According to psychologist Paul Slovic, early research on disasters and AI shows that people become "numbly indifferent to the plight of individuals" of large-scale disasters and atrocities. They may, however, be triggered by the experiences of one victim – especially a child – far more than by the reports of the misery of hundreds of thousands of individuals.
Techniques include listening to people. Really listening to them. Thinking about the lives of others and their points of contact to yours. Talking to others and eliciting similarities. I guess that’s behind the Biblical prescription of “liking others as you yourself.” In its PR for MIT's Deep Empathy project, the United Nations Children's Fund (UNICEF) writes:
"With 11 major emergencies active around the world right now, it's difficult for people to keep track of every issue or situation, and to connect them in a logical way – and empathize with the realities of those suffering."
The world-renowned humanitarian organizations added it believes technology "can support us in finding the commonalities behind those disasters, and the commonalities that connect us all." Other AI experiments have tried empathy with an exoskeleton that makes you feel older so you care for the elderly. Alternatively, there was an algorithm that tried to burst the filter bubble of social networks by making sure we see stories reflecting a variety of perspectives about issues on which we may have views that are rarely challenged.
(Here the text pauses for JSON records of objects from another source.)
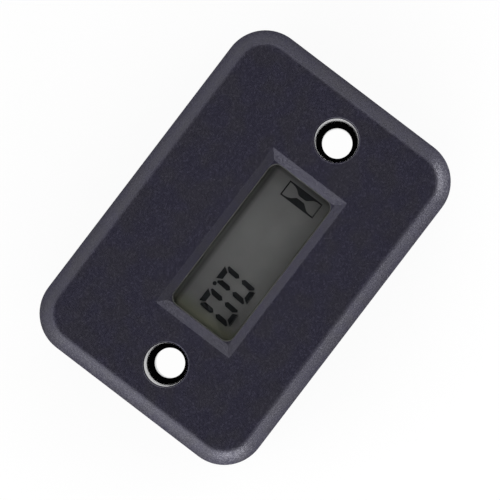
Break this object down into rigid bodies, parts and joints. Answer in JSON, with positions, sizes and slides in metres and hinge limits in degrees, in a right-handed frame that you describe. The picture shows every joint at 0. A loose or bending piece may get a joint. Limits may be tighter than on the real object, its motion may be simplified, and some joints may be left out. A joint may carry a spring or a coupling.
{
  "type": "hour meter",
  "caption": "Self-powered hour meter: shallow black rounded case with a recessed liquid crystal display between two recessed through holes for mounting screws.",
  "frame": {"origin": "middle of the plane of the back rim, which is the bottom centre of the part's box", "axes": "+X along the display in reading direction, +Y up the figures, +Z out of the face"},
  "size_m": [0.054, 0.0368, 0.014],
  "materials": {
    "case_plastic": "fine spark-eroded grain",
    "cover_plastic": "fine spark-eroded grain",
    "clear_pane": "polished clear acrylic",
    "adhesive": "cured clear adhesive",
    "polariser": "smooth film",
    "reflector": "matt silver-grey film",
    "display_glass": "polished",
    "seal_resin": "cured resin",
    "display_dark": "dark figures behind glass",
    "frame_plastic": "moulded",
    "strip_rubber": "silicone rubber with carbon layers",
    "board_laminate": "green solder resist on glass laminate",
    "black_resin": "poured resin",
    "nickel": "nickel plated",
    "capacitor_ceramic": "sintered ceramic",
    "resistor_ceramic": "glazed ceramic",
    "screw_steel": "stainless steel",
    "insulator_paper": "polyimide-coated paper",
    "foam": "closed-cell foam",
    "gasket_rubber": "smooth rubber"
  },
  "bodies": {
    "root": {"front_case": "case_plastic", "window_lens": "clear_pane", "lens_adhesive": "adhesive", "lcd_front_polariser": "polariser", "lcd_front_glass": "display_glass", "lcd_seal": "seal_resin", "lcd_segments": "display_dark", "lcd_rear_glass": "display_glass", "lcd_rear_polariser": "reflector", "lcd_frame": "frame_plastic", "upper_connector_strip": "strip_rubber", "lower_connector_strip": "strip_rubber", "circuit_board": "board_laminate", "controller_blob": "black_resin", "clock_crystal": "nickel", "vibration_switch": "nickel", "capacitors": "capacitor_ceramic", "resistors": "resistor_ceramic", "board_screws": "screw_steel", "battery_insulator": "insulator_paper", "battery_minus_tab": "nickel", "coin_cell": "nickel", "battery_plus_tab": "nickel", "battery_foam_pad": "foam", "rear_gasket": "gasket_rubber", "rear_cover": "cover_plastic", "cover_screws": "screw_steel"}
  },
  "joints": []
}
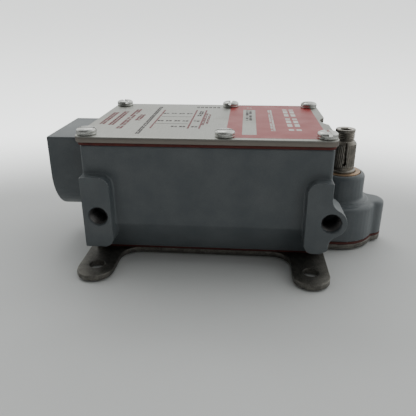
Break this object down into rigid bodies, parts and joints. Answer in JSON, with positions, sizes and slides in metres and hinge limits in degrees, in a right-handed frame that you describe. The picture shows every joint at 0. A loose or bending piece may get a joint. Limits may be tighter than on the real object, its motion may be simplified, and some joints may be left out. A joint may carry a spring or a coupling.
{
  "type": "limit switch",
  "caption": "Heavy-duty limit switch: a painted cast housing with a screwed cover, a side conduit hub and an eared base plate, and a knurled, spring-returned lever shaft.",
  "frame": {"origin": "on the back face of the base plate, at the centre of the rectangle of its four mounting holes", "axes": "+X from the conduit hub towards the shaft head, +Z out of the mounting face towards the cover and along the lever shaft, +Y completes a right-handed frame"},
  "size_m": [0.175, 0.1216, 0.0672],
  "materials": {
    "casting_paint": "satin blue-grey paint over a fine cast texture, scuffed to metal on the edges",
    "cover_steel": null,
    "cover_gasket_rubber": "matt red sheet rubber",
    "base_gasket_rubber": "matt red sheet rubber",
    "cover_screw_steel": "bright plated steel, worn in the slots",
    "base_plate_steel": "dull plated steel, scratched bright along the front rims of the ears",
    "base_plate_screw_steel": "dull plated steel",
    "lever_shaft_steel": "dark steel, knurled on the lever seat",
    "bushing_bronze": "machined bronze, dulled",
    "seal_rubber": "black rubber",
    "cam_steel": "ground steel",
    "spring_steel": "drawn spring wire",
    "pin_steel": "plated steel",
    "slide_plastic": "moulded off-white plastic",
    "phenolic": "moulded brown-black phenolic",
    "contact_silver": "silver-faced contact strip",
    "terminal_brass": "plated brass",
    "ground_screw_green": "green-coloured ground screw"
  },
  "bodies": {
    "housing": {"housing": "casting_paint", "front_cover": "cover_steel", "front_cover_gasket": "cover_gasket_rubber", "cover_screw_1": "cover_screw_steel", "cover_screw_2": "cover_screw_steel", "cover_screw_3": "cover_screw_steel", "cover_screw_4": "cover_screw_steel", "cover_screw_5": "cover_screw_steel", "cover_screw_6": "cover_screw_steel", "base_plate": "base_plate_steel", "base_gasket": "base_gasket_rubber", "base_plate_screw_1": "base_plate_screw_steel", "base_plate_screw_2": "base_plate_screw_steel", "base_plate_screw_3": "base_plate_screw_steel", "base_plate_screw_4": "base_plate_screw_steel", "base_plate_screw_5": "base_plate_screw_steel", "shaft_bushing": "bushing_bronze", "thrust_washer": "bushing_bronze", "spring_anchor_pin": "pin_steel", "return_spring": "spring_steel", "slide_guide": "pin_steel", "guide_screw_1": "pin_steel", "guide_screw_2": "pin_steel", "contact_block": "phenolic", "contact_block_cap": "phenolic", "contact_block_screw_1": "pin_steel", "contact_block_screw_2": "pin_steel", "fixed_contact_1": "terminal_brass", "terminal_screw_1": "terminal_brass", "fixed_contact_2": "terminal_brass", "terminal_screw_2": "terminal_brass", "fixed_contact_3": "terminal_brass", "terminal_screw_3": "terminal_brass", "fixed_contact_4": "terminal_brass", "terminal_screw_4": "terminal_brass", "fixed_contact_5": "terminal_brass", "terminal_screw_5": "terminal_brass", "fixed_contact_6": "terminal_brass", "terminal_screw_6": "terminal_brass", "fixed_contact_7": "terminal_brass", "terminal_screw_7": "terminal_brass", "fixed_contact_8": "terminal_brass", "terminal_screw_8": "terminal_brass", "ground_screw": "ground_screw_green"},
    "lever_shaft": {"lever_shaft": "lever_shaft_steel", "drive_cam": "cam_steel", "cam_drive_pin": "pin_steel", "cam_retaining_ring": "spring_steel", "shaft_seal": "seal_rubber"},
    "push_slide": {"push_slide": "slide_plastic", "contact_carrier": "slide_plastic", "contact_bridge_1": "contact_silver", "contact_bridge_2": "contact_silver", "bridge_spring_1": "spring_steel", "bridge_spring_2": "spring_steel"}
  },
  "joints": [
    {"name": "shaft_turn", "type": "hinge", "parent": "housing", "child": "lever_shaft", "pos_m": [0.0704, 0, 0], "axis": [0, 0, 1], "range_deg": [-60, 60], "stiffness_Nm_per_rad": 0.45, "deforming": ["return_spring"]},
    {"name": "slide_travel", "type": "slide", "parent": "housing", "child": "push_slide", "axis": [1, 0, 0], "range_m": [-0.0026, 0.0026]}
  ],
  "couplings": [
    {"joint": "slide_travel", "follows": "shaft_turn", "m_per_rad": -0.0023873}
  ]
}
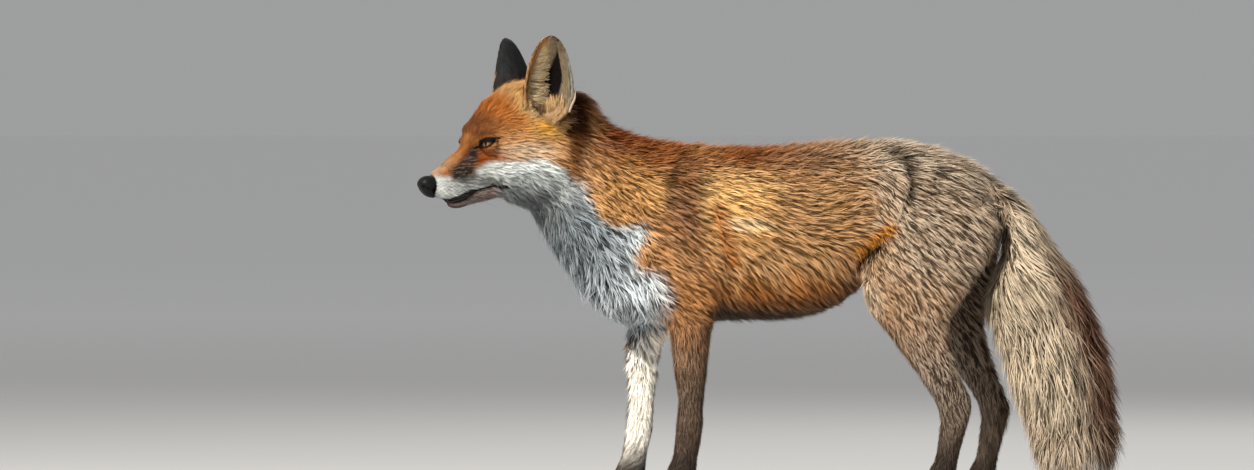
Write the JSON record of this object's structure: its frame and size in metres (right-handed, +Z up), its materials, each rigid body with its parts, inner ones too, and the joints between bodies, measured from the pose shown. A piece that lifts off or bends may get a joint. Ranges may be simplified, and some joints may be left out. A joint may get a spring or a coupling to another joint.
{
  "type": "standing red fox figure",
  "caption": "Life-size still figure of a red fox standing on four paws, its head turned a little to its left and its brush hanging almost to the ground.",
  "frame": {"origin": "on the ground, under the middle of the figure's bounding box", "axes": "+Z up; the fox looks towards -X; its left side faces -Y"},
  "size_m": [0.7448, 0.1466, 0.5072],
  "materials": {
    "pelt_tawny": "fur",
    "pelt_rust": "fur",
    "pelt_grizzle": "fur",
    "pelt_buff": "fur",
    "ear_soot": "fur",
    "nose_leather": "moist, finely grained",
    "eye_glass": "polished, amber, opaque"
  },
  "bodies": {
    "root": {"head": "pelt_rust", "nose": "nose_leather", "ear_left": "ear_soot", "ear_right": "ear_soot", "eye_left": "eye_glass", "eye_right": "eye_glass", "neck": "pelt_rust", "trunk": "pelt_tawny", "tail": "pelt_buff", "foreleg_left": "pelt_grizzle", "foreleg_right": "pelt_grizzle", "forepaw_left": "pelt_grizzle", "forepaw_right": "pelt_grizzle", "hindleg_left": "pelt_grizzle", "hindleg_right": "pelt_grizzle", "hindpaw_left": "pelt_grizzle", "hindpaw_right": "pelt_grizzle"}
  },
  "joints": []
}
Most of these stories are on horrific activities. If you or I were exposed to those or similar experiments, would it make us open our wallets or love the old man? Unlikely. It’s affective, not cognitive, empathy that prods those tears. The good news is our brains can change and adapt, through training and experiences.
"Empathetic people are made not born," writes Knapton for Science News. This means there’s hope for my friend. And maybe there's hope for robots, too.